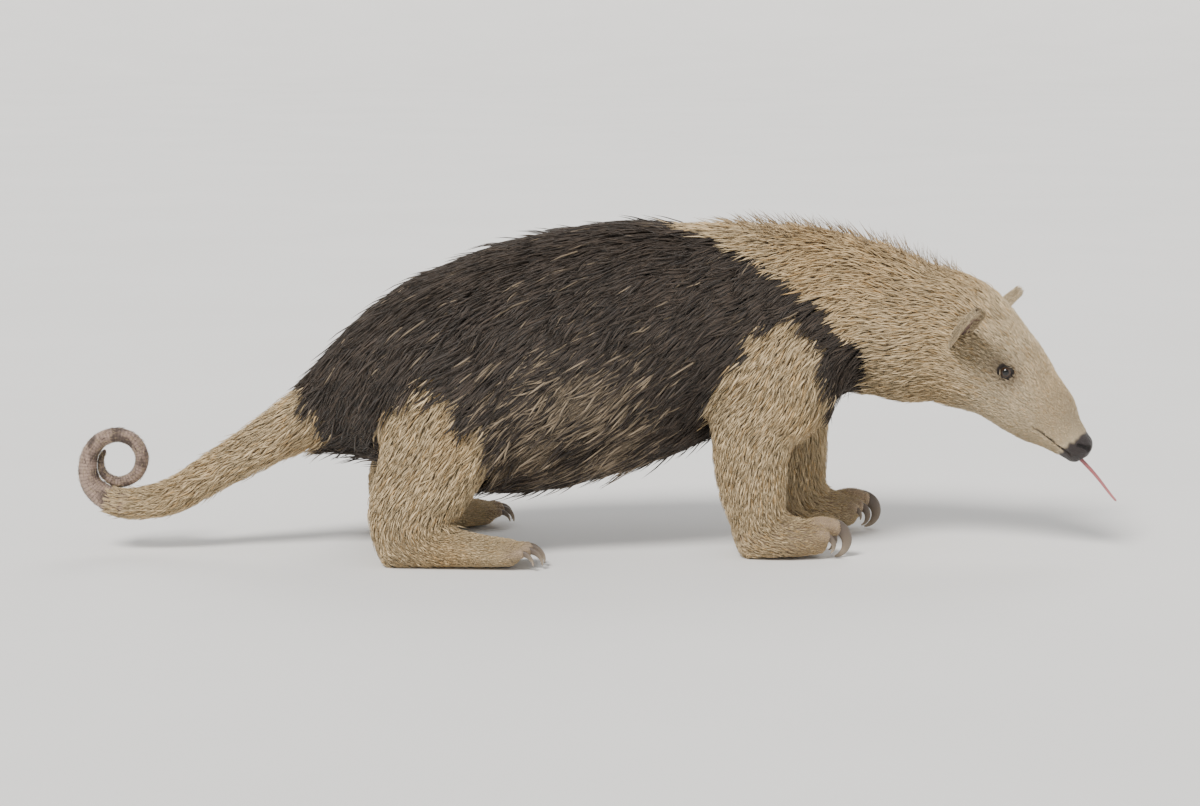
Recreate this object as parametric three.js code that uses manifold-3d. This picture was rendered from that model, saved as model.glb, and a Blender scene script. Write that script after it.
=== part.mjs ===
// A southern tamandua, the collared lesser anteater, as a life-size still model walking on all fours.
// Millimetres, +X towards the head, +Y towards the animal's left, +Z up, feet on z = 0.
// The trunk, neck and head share one axis. Legs, feet, toes, claws and tail are tubes along their own.
import * as THREE from 'three';
import Module from 'manifold-3d';

const wasm = await Module();
wasm.setup();

// Driving dimensions

const GAP = 0.3;
const LEFT = 1;
const RIGHT = -1;
const FAR = 500;
const CORE_DEPTH = 4.5;

// The axis from the rump to the snout: x, y, z, half depth, half width, roll in degrees.
// The head turns and leans a little towards the animal's right.
const SPINE = [
  [-192, 0, 97.5, 25, 24, 0],
  [-164, 0, 107.5, 46.5, 46, 0],
  [-121, 0, 118, 69.5, 66, 0],
  [-70, 0, 125, 83.5, 76, 0],
  [-19.6, 0, 136, 85.5, 77, 0],
  [29.4, 0, 147, 82, 73, 0],
  [72.8, 0, 155.5, 72, 65, 0],
  [113.4, 0, 161.5, 65, 57, 0],
  [150, 0, 164, 59, 50, 2],
  [184, -2, 161, 53, 46, 5],
  [216, -8.5, 150.9, 51.3, 42, 9],
  [243.2, -17.5, 145.8, 47.6, 38, 12],
  [260.3, -25, 135.5, 42.3, 33, 13],
  [278.6, -32, 122, 34, 27, 13],
  [294.8, -38.5, 105.8, 27.6, 21, 13],
  [308.8, -44.5, 93, 22.6, 16, 13],
  [318, -49, 83, 15.4, 12.5, 13],
  [327.3, -52.5, 74, 11.4, 10, 13],
];
const SPINE_LAST = SPINE.length - 1;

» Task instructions
Your task is to gather every line with the word "model" and copy it.

» Answer below
Recreate this object as parametric three.js code that uses manifold-3d. This picture was rendered from that model, saved as model.glb, and a Blender scene script. Write that script after it.
// A southern tamandua, the collared lesser anteater, as a life-size still model walking on all fours.